*THE DATA:*
··········

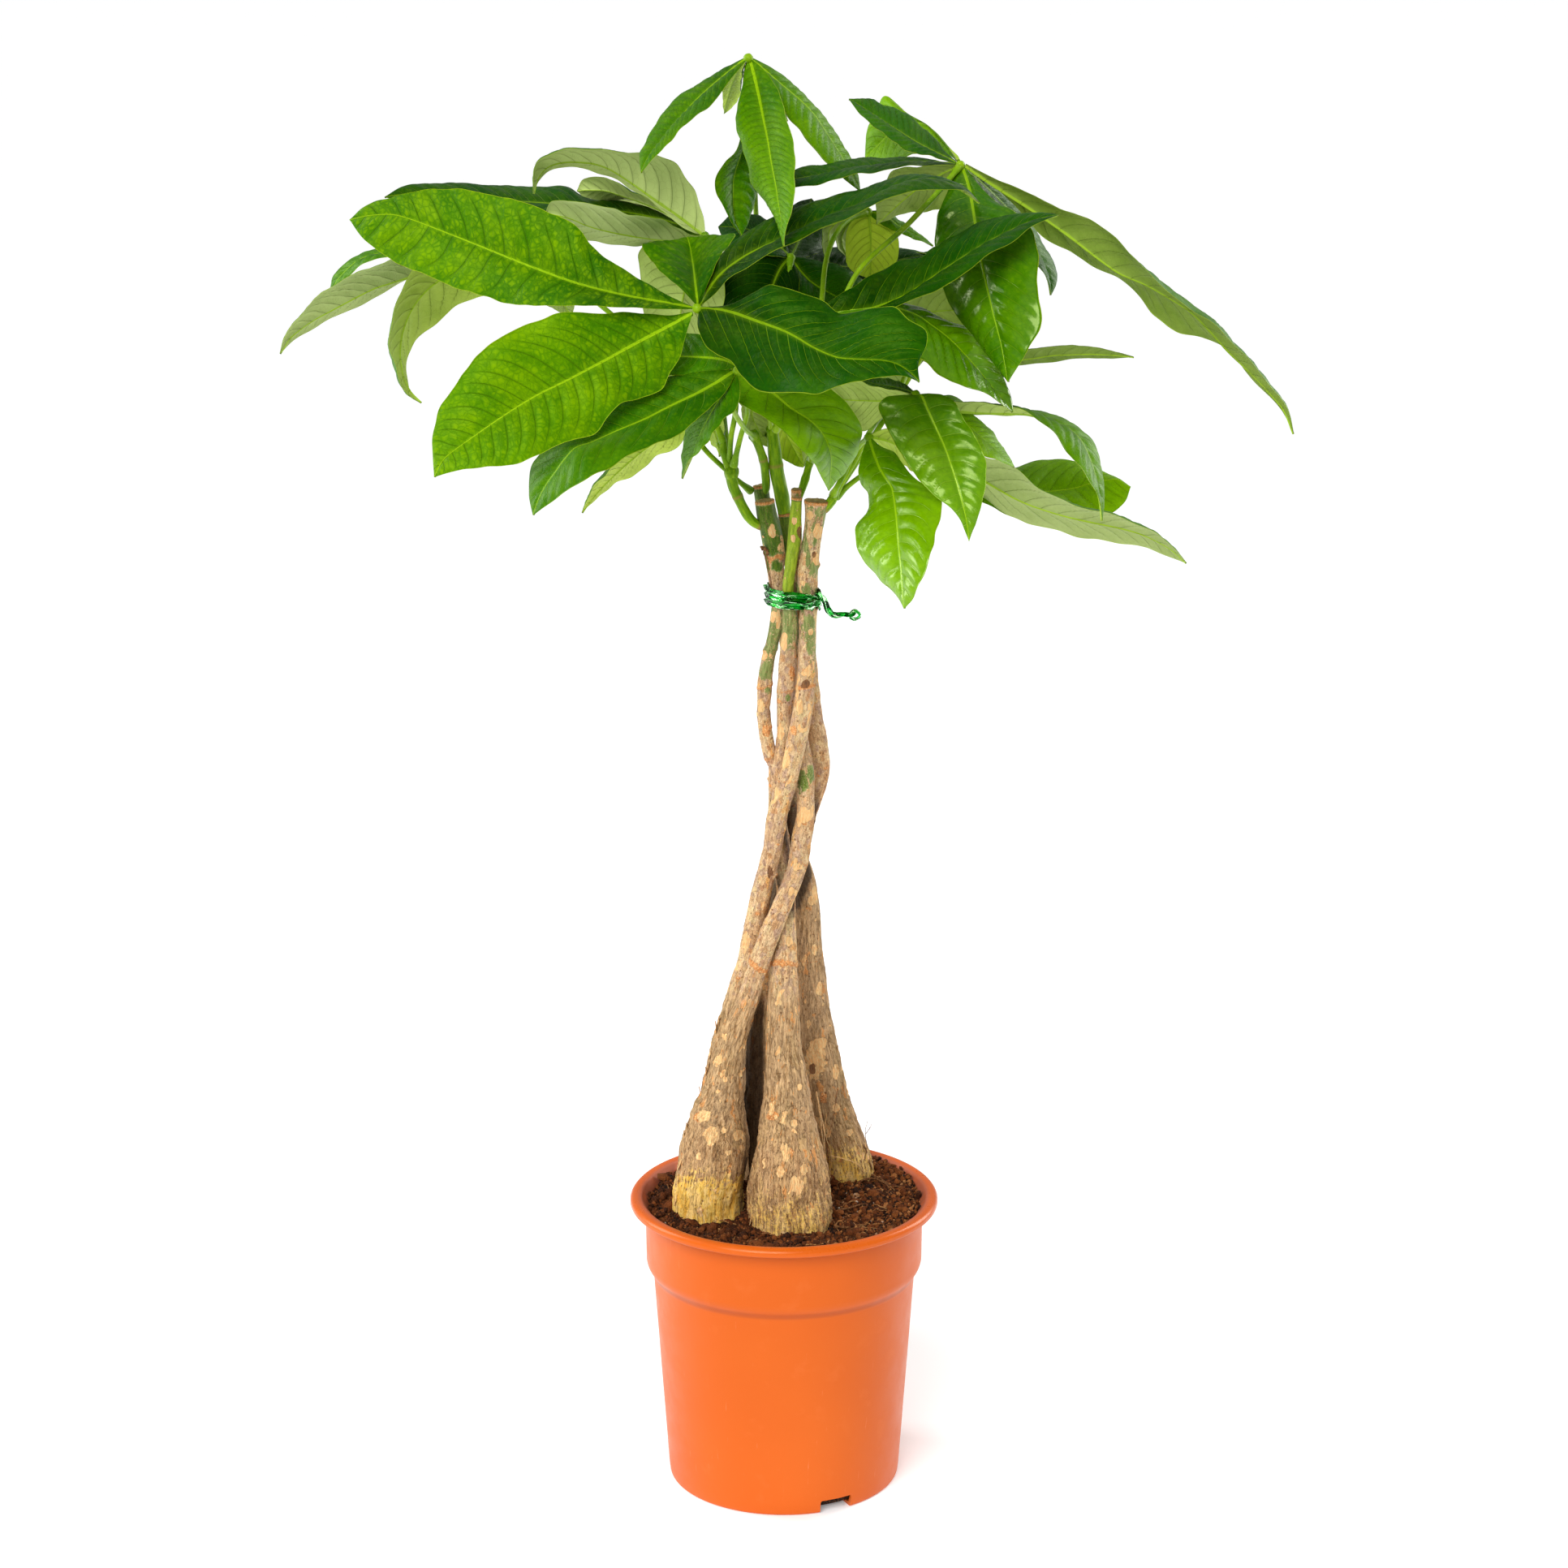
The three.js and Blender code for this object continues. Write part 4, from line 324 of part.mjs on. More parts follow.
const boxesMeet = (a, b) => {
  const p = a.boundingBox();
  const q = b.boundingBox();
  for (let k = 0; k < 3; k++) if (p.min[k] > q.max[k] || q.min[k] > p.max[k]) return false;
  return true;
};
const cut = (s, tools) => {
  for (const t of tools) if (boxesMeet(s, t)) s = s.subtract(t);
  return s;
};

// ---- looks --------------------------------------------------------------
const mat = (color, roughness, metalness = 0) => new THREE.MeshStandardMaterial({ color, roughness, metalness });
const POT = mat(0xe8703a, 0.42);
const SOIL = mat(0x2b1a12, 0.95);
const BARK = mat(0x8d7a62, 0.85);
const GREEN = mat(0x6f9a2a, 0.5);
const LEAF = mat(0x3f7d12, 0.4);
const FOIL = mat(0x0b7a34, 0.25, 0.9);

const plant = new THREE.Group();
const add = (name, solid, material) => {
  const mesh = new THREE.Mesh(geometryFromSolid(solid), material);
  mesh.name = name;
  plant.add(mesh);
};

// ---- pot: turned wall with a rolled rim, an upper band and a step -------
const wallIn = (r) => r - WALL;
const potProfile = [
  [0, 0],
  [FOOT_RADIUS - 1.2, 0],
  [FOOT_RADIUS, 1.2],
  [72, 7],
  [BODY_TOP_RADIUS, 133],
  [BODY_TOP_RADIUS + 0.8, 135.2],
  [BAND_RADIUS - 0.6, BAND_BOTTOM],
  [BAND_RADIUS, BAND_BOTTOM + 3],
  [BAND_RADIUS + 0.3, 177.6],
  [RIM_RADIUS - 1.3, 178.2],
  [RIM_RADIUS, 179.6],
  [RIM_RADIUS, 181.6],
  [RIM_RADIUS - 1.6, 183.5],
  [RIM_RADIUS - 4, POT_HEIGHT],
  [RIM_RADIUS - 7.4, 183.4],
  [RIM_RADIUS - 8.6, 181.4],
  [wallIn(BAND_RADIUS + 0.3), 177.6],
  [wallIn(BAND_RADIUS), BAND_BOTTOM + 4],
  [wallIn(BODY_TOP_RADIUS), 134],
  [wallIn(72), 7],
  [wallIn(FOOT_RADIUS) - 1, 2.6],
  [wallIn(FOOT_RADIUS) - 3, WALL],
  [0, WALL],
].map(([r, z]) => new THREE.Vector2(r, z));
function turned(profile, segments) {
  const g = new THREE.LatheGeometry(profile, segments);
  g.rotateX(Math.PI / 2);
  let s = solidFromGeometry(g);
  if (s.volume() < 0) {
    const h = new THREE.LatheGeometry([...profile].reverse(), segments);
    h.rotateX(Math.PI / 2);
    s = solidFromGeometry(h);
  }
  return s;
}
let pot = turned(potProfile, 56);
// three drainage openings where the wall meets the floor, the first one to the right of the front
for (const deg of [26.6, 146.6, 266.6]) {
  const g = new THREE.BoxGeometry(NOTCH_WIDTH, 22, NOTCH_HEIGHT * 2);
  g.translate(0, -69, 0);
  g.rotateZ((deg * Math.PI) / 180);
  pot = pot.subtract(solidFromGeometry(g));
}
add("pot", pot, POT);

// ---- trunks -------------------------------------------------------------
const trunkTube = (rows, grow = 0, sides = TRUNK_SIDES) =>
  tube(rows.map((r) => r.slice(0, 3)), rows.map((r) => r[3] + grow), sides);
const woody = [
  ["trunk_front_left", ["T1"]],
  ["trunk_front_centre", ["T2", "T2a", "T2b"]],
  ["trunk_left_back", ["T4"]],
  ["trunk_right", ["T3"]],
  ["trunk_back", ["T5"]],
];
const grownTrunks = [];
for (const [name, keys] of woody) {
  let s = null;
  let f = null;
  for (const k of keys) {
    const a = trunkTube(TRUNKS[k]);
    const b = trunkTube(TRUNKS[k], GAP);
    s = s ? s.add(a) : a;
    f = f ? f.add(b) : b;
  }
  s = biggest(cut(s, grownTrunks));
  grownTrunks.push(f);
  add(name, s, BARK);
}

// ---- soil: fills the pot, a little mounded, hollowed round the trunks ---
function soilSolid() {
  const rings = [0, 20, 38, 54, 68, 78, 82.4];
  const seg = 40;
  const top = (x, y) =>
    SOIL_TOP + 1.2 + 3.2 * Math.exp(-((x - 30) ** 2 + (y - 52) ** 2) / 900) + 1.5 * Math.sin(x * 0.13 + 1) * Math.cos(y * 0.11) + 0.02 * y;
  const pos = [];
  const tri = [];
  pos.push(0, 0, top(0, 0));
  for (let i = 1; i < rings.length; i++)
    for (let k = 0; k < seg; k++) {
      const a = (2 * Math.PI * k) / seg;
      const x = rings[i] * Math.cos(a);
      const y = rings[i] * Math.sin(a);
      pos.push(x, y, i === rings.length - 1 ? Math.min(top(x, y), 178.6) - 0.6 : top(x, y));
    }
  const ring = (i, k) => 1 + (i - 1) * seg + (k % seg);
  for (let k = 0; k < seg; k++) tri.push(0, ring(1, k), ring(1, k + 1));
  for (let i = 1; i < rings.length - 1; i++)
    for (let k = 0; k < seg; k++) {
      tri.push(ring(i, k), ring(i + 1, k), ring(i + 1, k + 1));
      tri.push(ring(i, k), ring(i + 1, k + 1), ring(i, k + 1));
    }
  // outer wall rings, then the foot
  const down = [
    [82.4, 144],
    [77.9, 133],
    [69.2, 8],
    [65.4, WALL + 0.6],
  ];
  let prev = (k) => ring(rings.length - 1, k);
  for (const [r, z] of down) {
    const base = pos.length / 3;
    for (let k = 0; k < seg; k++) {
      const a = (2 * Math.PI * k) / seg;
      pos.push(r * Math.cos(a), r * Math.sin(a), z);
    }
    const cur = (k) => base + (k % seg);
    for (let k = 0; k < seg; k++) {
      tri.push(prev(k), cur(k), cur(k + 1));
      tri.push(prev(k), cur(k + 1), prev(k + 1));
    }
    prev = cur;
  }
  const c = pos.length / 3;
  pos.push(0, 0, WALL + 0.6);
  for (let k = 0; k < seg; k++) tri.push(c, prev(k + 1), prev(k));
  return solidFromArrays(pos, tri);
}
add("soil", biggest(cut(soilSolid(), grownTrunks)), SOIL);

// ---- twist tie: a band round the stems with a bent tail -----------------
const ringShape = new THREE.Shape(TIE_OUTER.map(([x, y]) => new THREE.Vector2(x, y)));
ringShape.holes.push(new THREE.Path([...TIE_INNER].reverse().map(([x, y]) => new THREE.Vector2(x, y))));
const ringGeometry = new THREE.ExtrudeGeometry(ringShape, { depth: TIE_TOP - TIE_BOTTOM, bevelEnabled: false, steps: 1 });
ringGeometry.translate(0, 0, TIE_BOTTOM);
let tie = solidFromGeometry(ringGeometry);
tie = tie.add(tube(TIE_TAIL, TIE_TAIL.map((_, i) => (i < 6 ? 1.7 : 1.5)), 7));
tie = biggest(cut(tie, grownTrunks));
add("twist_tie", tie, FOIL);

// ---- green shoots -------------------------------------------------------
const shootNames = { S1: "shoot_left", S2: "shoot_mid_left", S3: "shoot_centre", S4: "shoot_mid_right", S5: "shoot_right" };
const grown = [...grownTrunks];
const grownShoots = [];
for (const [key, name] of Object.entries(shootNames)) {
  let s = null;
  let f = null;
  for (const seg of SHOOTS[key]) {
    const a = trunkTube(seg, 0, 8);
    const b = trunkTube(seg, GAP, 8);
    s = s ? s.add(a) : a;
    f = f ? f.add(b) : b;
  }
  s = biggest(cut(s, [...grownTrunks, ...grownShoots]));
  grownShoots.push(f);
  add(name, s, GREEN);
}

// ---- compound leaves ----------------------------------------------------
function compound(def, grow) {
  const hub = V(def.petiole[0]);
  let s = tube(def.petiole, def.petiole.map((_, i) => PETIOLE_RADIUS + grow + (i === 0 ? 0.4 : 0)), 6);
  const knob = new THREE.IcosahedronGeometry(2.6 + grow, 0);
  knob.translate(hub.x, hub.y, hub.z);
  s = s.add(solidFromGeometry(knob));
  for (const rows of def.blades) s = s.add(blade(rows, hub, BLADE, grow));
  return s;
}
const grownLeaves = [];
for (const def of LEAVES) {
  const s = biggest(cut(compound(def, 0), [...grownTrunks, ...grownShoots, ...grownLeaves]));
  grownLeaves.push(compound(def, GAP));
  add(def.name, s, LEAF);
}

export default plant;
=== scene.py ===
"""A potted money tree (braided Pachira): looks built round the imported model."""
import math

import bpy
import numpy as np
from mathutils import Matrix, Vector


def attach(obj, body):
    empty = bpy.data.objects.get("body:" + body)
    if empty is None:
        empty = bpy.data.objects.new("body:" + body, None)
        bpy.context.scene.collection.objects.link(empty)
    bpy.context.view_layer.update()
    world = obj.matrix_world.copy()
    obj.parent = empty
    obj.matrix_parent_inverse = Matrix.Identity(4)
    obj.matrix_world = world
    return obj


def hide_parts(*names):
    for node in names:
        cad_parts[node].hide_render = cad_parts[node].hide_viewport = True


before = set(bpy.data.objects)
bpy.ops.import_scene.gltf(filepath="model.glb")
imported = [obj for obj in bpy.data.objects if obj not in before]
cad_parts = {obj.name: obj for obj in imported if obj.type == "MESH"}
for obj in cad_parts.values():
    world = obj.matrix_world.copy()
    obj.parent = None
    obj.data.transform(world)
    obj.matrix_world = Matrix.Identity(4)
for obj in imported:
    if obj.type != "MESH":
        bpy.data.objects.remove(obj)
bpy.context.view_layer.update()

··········

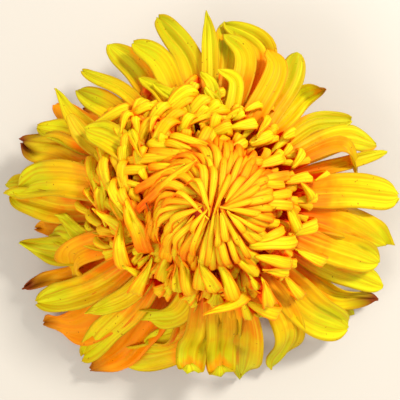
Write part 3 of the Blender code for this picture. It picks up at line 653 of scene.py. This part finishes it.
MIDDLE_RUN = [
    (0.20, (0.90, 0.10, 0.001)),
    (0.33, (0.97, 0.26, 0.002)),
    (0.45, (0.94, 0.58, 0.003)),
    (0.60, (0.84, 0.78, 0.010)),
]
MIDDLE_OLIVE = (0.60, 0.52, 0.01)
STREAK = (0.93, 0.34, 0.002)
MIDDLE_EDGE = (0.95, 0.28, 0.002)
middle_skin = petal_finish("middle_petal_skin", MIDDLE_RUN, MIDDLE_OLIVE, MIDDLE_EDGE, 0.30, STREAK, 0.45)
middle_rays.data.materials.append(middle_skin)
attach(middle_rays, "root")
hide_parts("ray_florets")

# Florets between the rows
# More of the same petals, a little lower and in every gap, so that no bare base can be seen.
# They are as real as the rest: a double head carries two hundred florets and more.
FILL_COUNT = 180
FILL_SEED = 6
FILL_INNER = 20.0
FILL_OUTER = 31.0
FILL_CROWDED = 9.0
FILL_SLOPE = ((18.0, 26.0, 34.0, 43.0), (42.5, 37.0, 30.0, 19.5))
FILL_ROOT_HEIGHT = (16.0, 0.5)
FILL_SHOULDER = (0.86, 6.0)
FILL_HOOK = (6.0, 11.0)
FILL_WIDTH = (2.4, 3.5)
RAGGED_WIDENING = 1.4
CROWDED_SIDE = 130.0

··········

*WORK INSTRUCTIONS:*
Give back, word for word, each line from the one containing "---- compound leaves" down to the one containing "imported = [obj", including those two lines.

*EXERCISE RESULT:*
// ---- compound leaves ----------------------------------------------------
function compound(def, grow) {
  const hub = V(def.petiole[0]);
  let s = tube(def.petiole, def.petiole.map((_, i) => PETIOLE_RADIUS + grow + (i === 0 ? 0.4 : 0)), 6);
  const knob = new THREE.IcosahedronGeometry(2.6 + grow, 0);
  knob.translate(hub.x, hub.y, hub.z);
  s = s.add(solidFromGeometry(knob));
  for (const rows of def.blades) s = s.add(blade(rows, hub, BLADE, grow));
  return s;
}
const grownLeaves = [];
for (const def of LEAVES) {
  const s = biggest(cut(compound(def, 0), [...grownTrunks, ...grownShoots, ...grownLeaves]));
  grownLeaves.push(compound(def, GAP));
  add(def.name, s, LEAF);
}

export default plant;
=== scene.py ===
"""A potted money tree (braided Pachira): looks built round the imported model."""
import math

import bpy
import numpy as np
from mathutils import Matrix, Vector


def attach(obj, body):
    empty = bpy.data.objects.get("body:" + body)
    if empty is None:
        empty = bpy.data.objects.new("body:" + body, None)
        bpy.context.scene.collection.objects.link(empty)
    bpy.context.view_layer.update()
    world = obj.matrix_world.copy()
    obj.parent = empty
    obj.matrix_parent_inverse = Matrix.Identity(4)
    obj.matrix_world = world
    return obj


def hide_parts(*names):
    for node in names:
        cad_parts[node].hide_render = cad_parts[node].hide_viewport = True


before = set(bpy.data.objects)
bpy.ops.import_scene.gltf(filepath="model.glb")
imported = [obj for obj in bpy.data.objects if obj not in before]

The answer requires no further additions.